Alright. Coming back to our topic, when you consider a situation to be a function of scope and stakeholders, four distinct management styles emerge:

1. Contractual 
This style come into play when you have very well defined scope and requirements, but stakeholders are not actively involved. Almost like a client who gave you a fat requirements document and said "here, take this, do as requested, and don't bother me much". A few salient points of this quadrant:

  • Usually, Schedule / Cost Management takes priority
  • Important to agree upon and enforce a well defined communication strategy 
  • Need to develop subject matter expertise in team 
  • Conforming (ask-do-adhere) execution strategy: Not only is it important to adhere to the defined requirements of the project, any innovation, modification needs to be explicitly signed off by the stakeholders before implementation 
  • Difficult to build relationships in this situation 
  • Strive to move to the Clockwork quadrant, if possible

2. Cautionary 
When you have a situation where the scope is not clear enough, and the stakeholders are not present enough, then you have a very risky project at hand. So the following salient points define this particular quadrant: 
  • Project Risk Management takes priority
  • Over communicate. Every minor detail needs to be communicated in whatever channels are being used (email/ IM/ review meetings etc.)  
  • Develop subject matter expertise in team.

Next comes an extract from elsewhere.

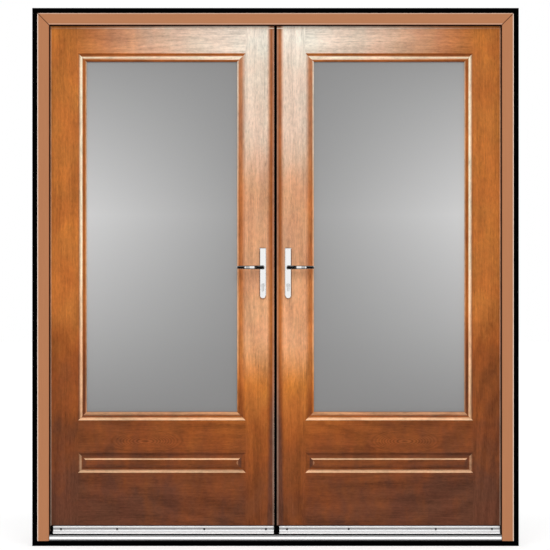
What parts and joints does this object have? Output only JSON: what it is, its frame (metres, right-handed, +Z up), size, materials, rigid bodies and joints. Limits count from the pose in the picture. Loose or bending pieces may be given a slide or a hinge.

This is important because they can help guide and give direction to the team instead of waiting for the stakeholders  
  • Adopt an Exploring rather than Conforming execution strategy. An exploring strategy means that the team can explore options, and propose solutions instead of waiting for someone else to define them. In the absence of clear definitions and adequate involvement from the stakeholders, proactively taking control of the situation is important so as not to derail the entire project in the long run 
  • Politically dangerous situation: Whenever there are blurred lines of responsibility, and unclear decisions, the situation is rife for finger pointing, CYA (Cover Your Assets) behaviour and dirty politics 
  • If you are in charge of the project as a Program Manager or Product Owner, strive to move to Contractual or Nimble quadrants. This can be done by helping to define scope well enough, or by motivating the stakeholders to get more involved in the project. 
3. Nimble 
Imagine that you are working with a client to build them a bespoke business platform. They are very well invested in the project in terms of their time and involvement, but the requirements are not all defined because they themselves are discovering new things as the project progresses. In this situation, it is important that the project team understands the situation and adopts a nimble approach, instead of labeling the clients as "indecisive" or "ignorant" and forcing them to write requirements that they don't themselves understand yet. 

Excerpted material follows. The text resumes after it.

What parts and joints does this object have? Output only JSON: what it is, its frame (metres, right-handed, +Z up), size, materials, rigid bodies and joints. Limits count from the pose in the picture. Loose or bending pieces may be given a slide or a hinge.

  • Use Iterative Methodologies, like Agile  
  • Scope / Requirements Management takes priority. This might be achieved, for example, by agreeing on the larger vision and nailing down detailed requirements only in each of the iterative cycles 
  • Agree upon success criteria and operating strategy. This is especially important when the scope is unclear and you can't have a 1 to 1 map of requirements and deliveries 
  • Record decisions and action plans. As the project team keeps reacting to changes, it is very easy to lose track of decisions and inflection points. Hence, make sure accurate change records and meeting minutes are maintained 
  • Show thought leadership, if possible, to gain trust. In a changing situation, clients appreciate partners who show knowledge, credibility and sense of ownership. 
  • Project team can adopt Exploring at macro, and Conforming at micro level execution strategy. So, the team would work with stakeholders in exploring options and requirements and then deliver as per the agreed scope 
4. Clockwork
A very well defined scope and an actively involved client- seems like a dream situation. But, it can also be perceived as an unnecessary micro-management by the project team. It is important to define roles and governance framework even in a project that can be executed like a clockwork. 
  • Quality Management takes priority, because a client who has invested in detailed requirements and attending to the project team as and when necessary has every right to expect nothing less than what was agreed upon 
  • Avoid surprises, as each unexpected event nibbles away at the bridge of trust between the project team and the stakeholders  
  • Challenge assumptions and seek clarifications 
  • Team can follow a largely Conforming execution strategy, as scope is well defined and stakeholders are available to address concerns or challenges in time 
  • Try to over deliver, innovate and build credibility, but not deviating from the agreed scope  
  • Keep stakeholders “warm”, or risk sliding into Contractual quadrant. I have seen a few projects that started with stakeholders being actively involved but then they slowly reduced their presence as the project was progressing smoothly. To avoid this, make sure you have adequate formal and informal touch points with them and you maintain the communication as well as the relationships 
I must emphasize once again that the above axes and quadrants are not crisp but rather a continuum. So, some projects are better defined than others while some times that stakeholders are more active than at other times. It is important for a PM to understand the styles required in each situation and act accordingly. And it is also important for a PM to watchout for times when a project can shift quadrants. For instance, I once worked in a team developing a mass market software product that was predominantly a Clockwork project. But then, we were told that a competitor had just launched a similar product so the offering had to be re-jigged to remain attractive. It required us to move to Nimble phase and make the delivery in a phased manner, over a slightly longer period of time.